[start Source material]

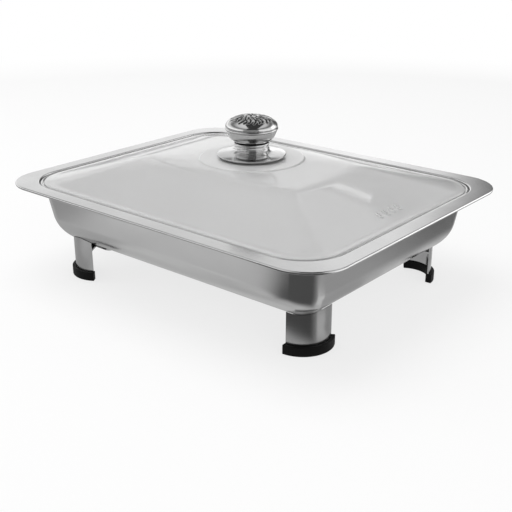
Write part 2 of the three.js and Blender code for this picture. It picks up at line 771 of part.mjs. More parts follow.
function addLeg(corner) {
  const group = new THREE.Group();
  const x = corner.signX * (flangeHalfLength - LEG_MARGIN_LENGTH);
  const y = corner.signY * (flangeHalfWidth - LEG_MARGIN_WIDTH);
  group.position.set(x, y, 0);
  group.rotation.z = corner.quarters * QUARTER;
  group.updateMatrix();
  dish.add(group);
  addPiece(`leg_${corner.name}`, legSolid(group.matrix), 'steel', group);
  addPiece(`foot_cap_${corner.name}`, footCap(), 'black', group);
  studPlaces.forEach(([across, along], number) => {
    const studTop = panBottom - SEAT_GAP;
    const stud = addPiece(
      `leg_stud_${corner.name}_${number + 1}`,
      rod(STUD_DIAMETER / 2, studTop - STUD_LENGTH, STUD_LENGTH),
      'zinc',
      group,
    );
    const fixing = addPiece(`leg_nut_${corner.name}_${number + 1}`, nut(), 'zinc', group);
    stud.position.set(across, along, 0);
    fixing.position.set(across, along, 0);
  });
}

addPiece('water_pan', waterPan(), 'steel');
addPiece('food_pan', foodPan(), 'steel');
addPiece('lid', ventedLid(), 'lid');
addKnob();
CORNERS.forEach(addLeg);

export default dish;
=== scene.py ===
# A rectangular chafing dish: drawn stainless-steel pans, a hazy moulded lid with a pressed steel knob,
# and four curved sheet legs in black foot caps. Sizes are in millimetres and meshes in metres, +Z up.

import math

import bmesh
import bpy
from mathutils import Matrix, Vector


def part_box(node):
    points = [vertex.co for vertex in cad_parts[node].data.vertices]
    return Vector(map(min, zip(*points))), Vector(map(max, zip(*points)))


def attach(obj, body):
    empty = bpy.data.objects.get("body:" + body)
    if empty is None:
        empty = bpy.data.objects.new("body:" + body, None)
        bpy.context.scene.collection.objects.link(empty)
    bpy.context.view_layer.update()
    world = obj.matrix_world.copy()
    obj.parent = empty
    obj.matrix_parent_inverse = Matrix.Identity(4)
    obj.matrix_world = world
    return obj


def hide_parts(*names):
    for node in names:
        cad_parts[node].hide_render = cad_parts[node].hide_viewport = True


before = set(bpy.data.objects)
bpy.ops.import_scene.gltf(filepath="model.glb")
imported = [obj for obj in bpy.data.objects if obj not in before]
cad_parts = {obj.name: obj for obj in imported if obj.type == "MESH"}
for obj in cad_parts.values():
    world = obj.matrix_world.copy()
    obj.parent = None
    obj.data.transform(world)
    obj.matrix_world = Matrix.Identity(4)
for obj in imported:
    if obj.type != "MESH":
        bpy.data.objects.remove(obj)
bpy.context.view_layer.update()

MM = 0.001
QUARTER = math.pi / 2
TURN = math.pi * 2

# The photograph's view, in metres and millimetres of lens
CAMERA_PLACE = Vector((0.4599, -0.5459, 0.3027))
CAMERA_AIM = Vector((-0.5944, 0.7130, -0.3720))
CAMERA_UP = Vector((-0.2382, 0.2857, 0.9283))
CAMERA_LENS = 61.0
CAMERA_SENSOR = 36.0

# Sheet and fits
PAN_SHEET = 1.2
FOOD_SHEET = 1
LEG_FIT = 0.3
SEAT_GAP = 0.1  # between faces that rest on each other

# Water pan
FLANGE_RADIUS = 34
HEM_HEIGHT = 2.4
HEM_WIDTH = 2.2
HEM_EDGE_BEND = 1  # where the flange turns down
MOUTH_MARGIN = 20.9
MOUTH_RADIUS = 19
MOUTH_BEND = 3
WALL_DRAFT = math.radians(8.2)
PAN_FILLET = 29.7
RECESS_MARGIN_LENGTH = 14
RECESS_MARGIN_WIDTH = 13.5
RECESS_RADIUS = 36
RECESS_DEPTH = 3.6
RECESS_BEND = 1.1
CORNER_SHARE = 0.5  # of a fillet's reach inwards, by which it tightens the pan's corners

# Food pan
FOOD_FILLET = 22
FOOD_CLEARANCE = 1.4
FOOD_BEND = 2.5
FOOD_BEAD = 1  # the rounding of the rolled bead along the rim's edge
FOOD_BEAD_RISE = 0.6
FOOD_BEAD_FOOT = 0.2

# Lid
LID_WALL = 2
LID_RADIUS = 35
LID_BORDER = 4.5
LID_EDGE_ROUNDING = 1.5
LID_RISE = 19.8
LID_FOOT_BLEND = 0.9
CROWN_LENGTH = 159
CROWN_WIDTH = 94
CROWN_BULGE = 11
CROWN_RADIUS = 6
CROWN_DOME = 2.1
CROWN_BLEND = 1.9
CROWN_EASE = 1.25
PLATEAU_RADIUS = 43.75
PLATEAU_SLOPE = 2.2
LIP_CLEARANCE = 1.2
LIP_DEPTH = 4.5
LIP_WALL = 1.8
LIP_RADIUS = 18
SCREW_HOLE_RADIUS = 2.9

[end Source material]

— Work required —
Write out exactly the lines from the one with "addPiece('water_pan', waterPan(), 'steel');" through the one with "points = [vertex.co", including both, and no others.

— Solution to this exercise —
addPiece('water_pan', waterPan(), 'steel');
addPiece('food_pan', foodPan(), 'steel');
addPiece('lid', ventedLid(), 'lid');
addKnob();
CORNERS.forEach(addLeg);

export default dish;
=== scene.py ===
# A rectangular chafing dish: drawn stainless-steel pans, a hazy moulded lid with a pressed steel knob,
# and four curved sheet legs in black foot caps. Sizes are in millimetres and meshes in metres, +Z up.

import math

import bmesh
import bpy
from mathutils import Matrix, Vector


def part_box(node):
    points = [vertex.co for vertex in cad_parts[node].data.vertices]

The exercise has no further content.